What needs to be done>
Reproduce all of the data word for word.

━━━ Data ━━━

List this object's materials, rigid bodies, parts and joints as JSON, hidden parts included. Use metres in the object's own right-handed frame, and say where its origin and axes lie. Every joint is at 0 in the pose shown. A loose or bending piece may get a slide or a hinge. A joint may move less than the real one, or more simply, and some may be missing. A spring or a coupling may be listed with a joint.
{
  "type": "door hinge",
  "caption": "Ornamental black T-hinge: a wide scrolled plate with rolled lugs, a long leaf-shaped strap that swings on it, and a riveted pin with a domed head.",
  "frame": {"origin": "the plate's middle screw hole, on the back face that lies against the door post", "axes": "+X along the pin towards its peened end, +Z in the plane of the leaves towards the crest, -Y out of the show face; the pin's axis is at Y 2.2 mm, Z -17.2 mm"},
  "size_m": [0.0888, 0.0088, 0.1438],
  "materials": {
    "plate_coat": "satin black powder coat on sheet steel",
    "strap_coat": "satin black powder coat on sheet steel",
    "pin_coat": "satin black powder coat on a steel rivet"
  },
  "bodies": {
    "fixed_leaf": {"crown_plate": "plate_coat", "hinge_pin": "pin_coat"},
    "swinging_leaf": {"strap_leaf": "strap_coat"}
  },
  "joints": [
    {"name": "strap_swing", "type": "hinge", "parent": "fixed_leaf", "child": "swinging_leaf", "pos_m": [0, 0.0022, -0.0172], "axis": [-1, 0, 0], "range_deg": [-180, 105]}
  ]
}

━━━

Reply to the exercise>
List this object's materials, rigid bodies, parts and joints as JSON, hidden parts included. Use metres in the object's own right-handed frame, and say where its origin and axes lie. Every joint is at 0 in the pose shown. A loose or bending piece may get a slide or a hinge. A joint may move less than the real one, or more simply, and some may be missing. A spring or a coupling may be listed with a joint.
{
  "type": "door hinge",
  "caption": "Ornamental black T-hinge: a wide scrolled plate with rolled lugs, a long leaf-shaped strap that swings on it, and a riveted pin with a domed head.",
  "frame": {"origin": "the plate's middle screw hole, on the back face that lies against the door post", "axes": "+X along the pin towards its peened end, +Z in the plane of the leaves towards the crest, -Y out of the show face; the pin's axis is at Y 2.2 mm, Z -17.2 mm"},
  "size_m": [0.0888, 0.0088, 0.1438],
  "materials": {
    "plate_coat": "satin black powder coat on sheet steel",
    "strap_coat": "satin black powder coat on sheet steel",
    "pin_coat": "satin black powder coat on a steel rivet"
  },
  "bodies": {
    "fixed_leaf": {"crown_plate": "plate_coat", "hinge_pin": "pin_coat"},
    "swinging_leaf": {"strap_leaf": "strap_coat"}
  },
  "joints": [
    {"name": "strap_swing", "type": "hinge", "parent": "fixed_leaf", "child": "swinging_leaf", "pos_m": [0, 0.0022, -0.0172], "axis": [-1, 0, 0], "range_deg": [-180, 105]}
  ]
}